How Film Histories Were Made, a new open access book from University of Amsterdam Press, includes a chapter by Chiara Grizzaffi, “Audiovisual Film Histories for the Digital Age: From Found Footage Cinema to Online Videographic Criticism.” Read and download here.
In addition to the recent special issue, [in]Transition has published a special double issue, featuring ten video essays on a variety of subjects. Creators include: Richard Misek, Colleen Laird, Lucy Fife Donaldson, Samantha Close, Jacob Smith, Alan O’Leary, Oscar Mealia, Matthew Holtmeier, Adam Cook, Maarten Coegnarts, Drew Moron, Gregory Brophy and Shawn Malley. Watch here.
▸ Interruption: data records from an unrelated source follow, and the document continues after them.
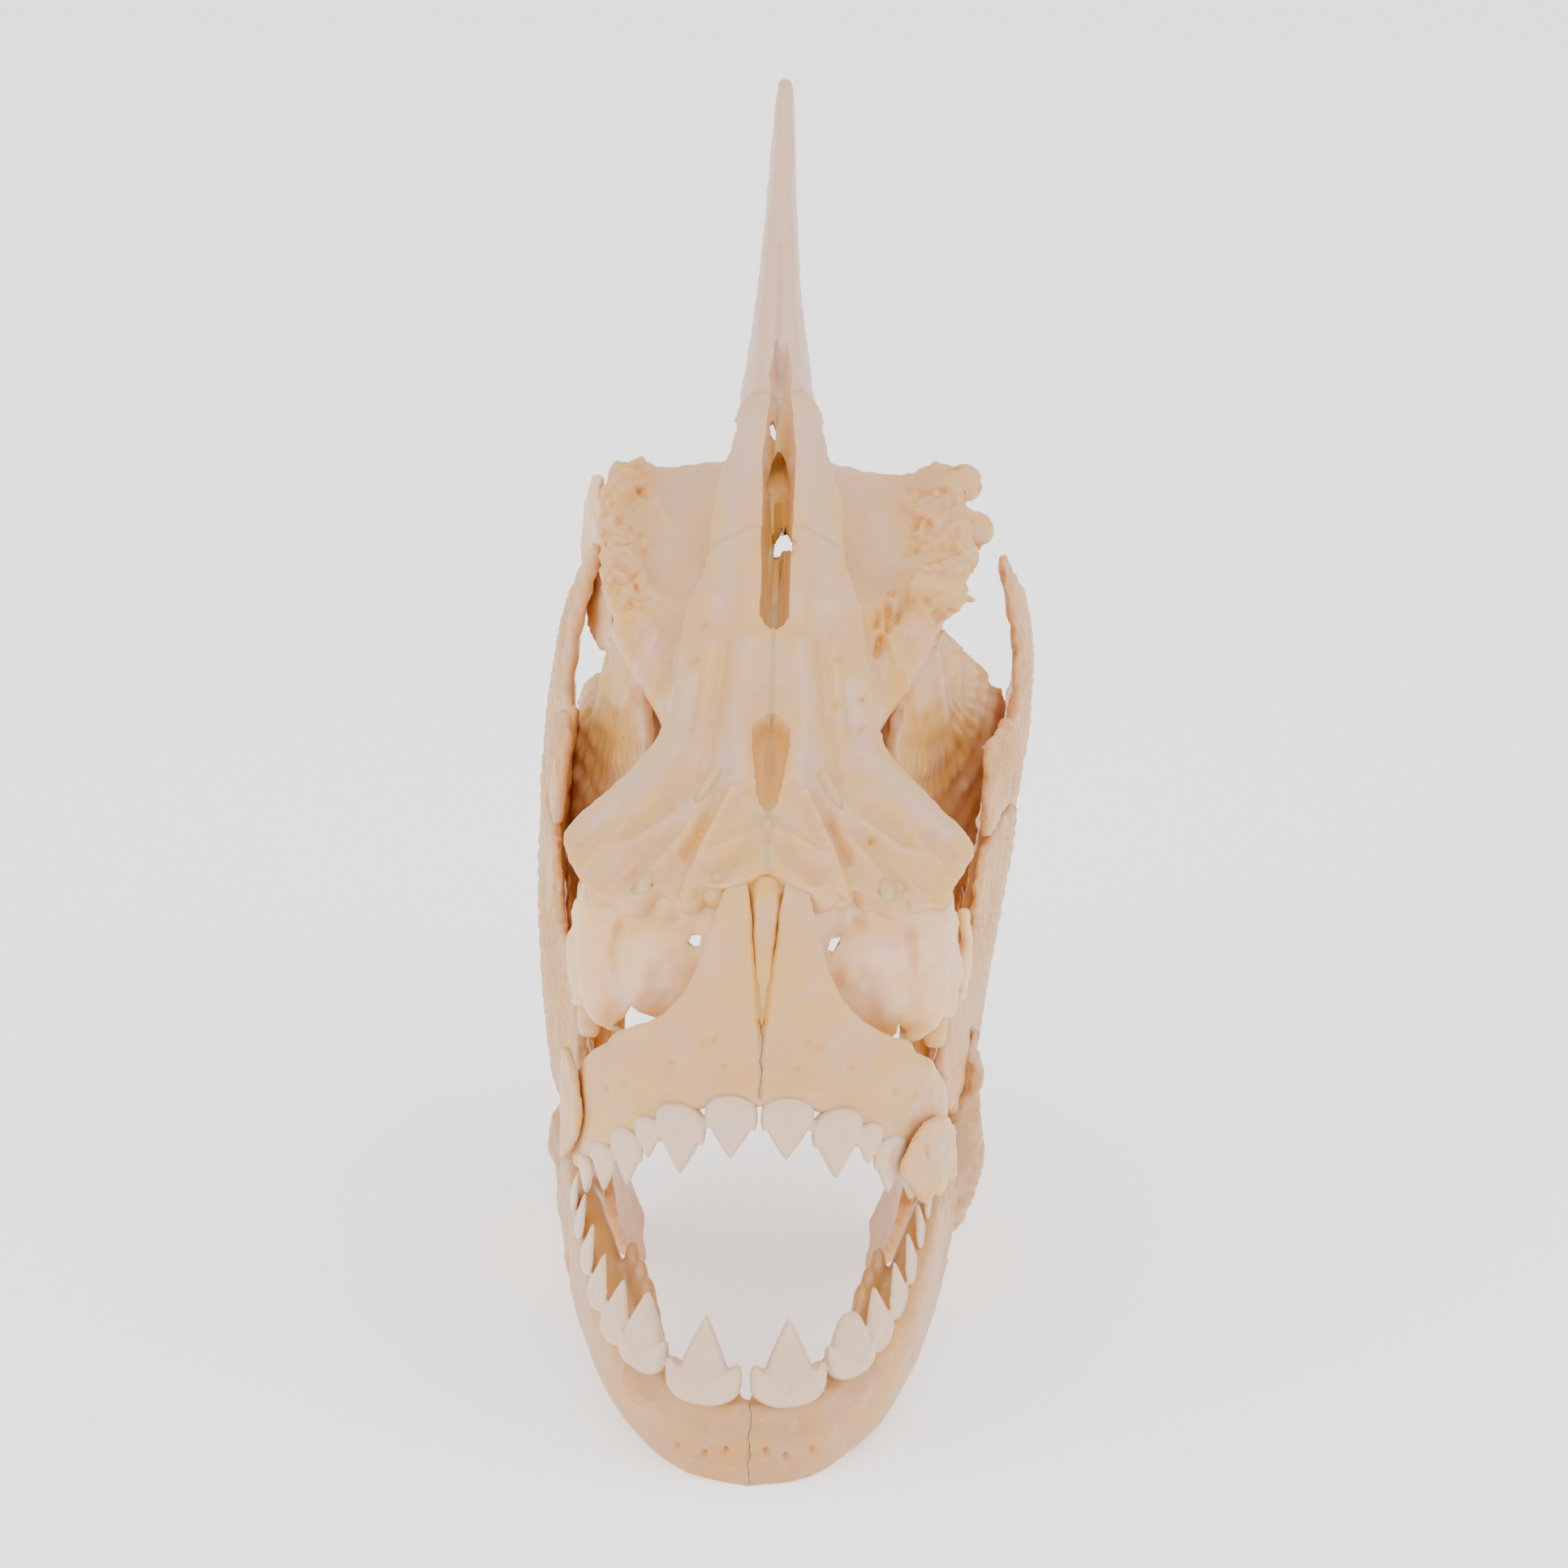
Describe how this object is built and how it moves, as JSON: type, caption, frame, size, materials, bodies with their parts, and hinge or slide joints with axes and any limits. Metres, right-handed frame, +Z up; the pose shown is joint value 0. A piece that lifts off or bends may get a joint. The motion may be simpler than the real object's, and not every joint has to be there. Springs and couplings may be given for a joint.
{
  "type": "piranha skull",
  "caption": "Dried skull of a large piranha, mouth open, with interlocking triangular teeth, a tall crest and flared gill covers, as a still museum model.",
  "frame": {"origin": "middle of the bounding box in plan, at the level of the surface it rests on", "axes": "+Z up along the crest, -Y the way the mouth faces, +X the skull's own left side"},
  "size_m": [0.0359, 0.0719, 0.0846],
  "materials": {
    "dense_bone": "satin dry bone, cream with a pink cast",
    "thin_bone": "thin, slightly see-through bone, yellower",
    "crest_bone": "satin dry bone, slightly darker"
  },
  "bodies": {
    "root": {"anguloarticular_left": "dense_bone", "anguloarticular_right": "dense_bone", "antorbital_left": "thin_bone", "antorbital_right": "thin_bone", "basioccipital": "dense_bone", "braincase": "dense_bone", "dentary_left": "dense_bone", "dentary_right": "dense_bone", "frontal_left": "dense_bone", "frontal_right": "dense_bone", "hyomandibula_left": "thin_bone", "hyomandibula_right": "thin_bone", "infraorbital_3_left": "thin_bone", "infraorbital_3_right": "thin_bone", "infraorbital_4_left": "thin_bone", "infraorbital_4_right": "thin_bone", "interopercle_left": "thin_bone", "interopercle_right": "thin_bone", "interorbital_septum": "thin_bone", "lateral_ethmoid_left": "thin_bone", "lateral_ethmoid_right": "thin_bone", "maxilla_left": "thin_bone", "maxilla_right": "thin_bone", "mesethmoid": "dense_bone", "opercle_left": "thin_bone", "opercle_right": "thin_bone", "parasphenoid": "dense_bone", "parietal_left": "dense_bone", "parietal_right": "dense_bone", "posttemporal_right": "thin_bone", "premaxilla_left": "dense_bone", "premaxilla_right": "dense_bone", "preopercle_left": "thin_bone", "preopercle_right": "thin_bone", "pterygoid_left": "thin_bone", "pterygoid_right": "thin_bone", "quadrate_left": "thin_bone", "quadrate_right": "thin_bone", "subopercle_left": "thin_bone", "subopercle_right": "thin_bone", "supraoccipital_crest": "crest_bone"}
  },
  "joints": []
}
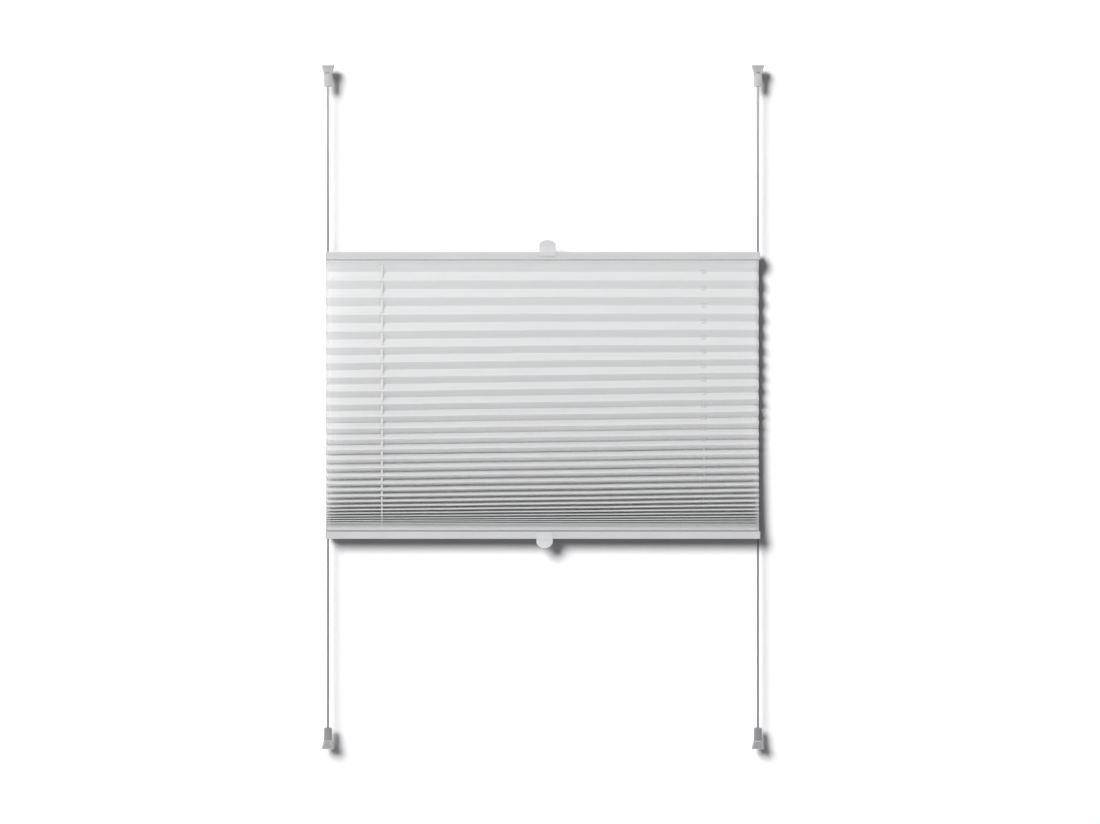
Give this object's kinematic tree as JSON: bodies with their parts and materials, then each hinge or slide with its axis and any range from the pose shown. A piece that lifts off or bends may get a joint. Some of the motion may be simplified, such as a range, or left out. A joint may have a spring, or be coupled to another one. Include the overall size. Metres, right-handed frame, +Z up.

The latest issue of Screenworks launches with a video essay by Phoebe Hart. Watch and read here.
The latest rolling issue of MOVIE, Issue 11, includes new video essays by John Gibbs and Ian Garwood. Watch and read here.
Evelyn Kreutzer reflects on creating videos for Ariel Avissar’s TV Dictionary as part of an ongoing series of blog posts at Critical Studies in Television Online. Read here. David Martin-Jones has also written a reflection. Read here. And another by Lindsay Nelson! Read here.
New issue: The Journal of Film Preservation #109, November 2023.
More Notes
Catherine Grant and Rob Stone engaged in a conversation on the evolution of the scholarly video essay. Watch here.
Read this interview published in Notebook: “Nourished by Time: Facing the Future of Cinema with Locarno's Kevin B. Lee”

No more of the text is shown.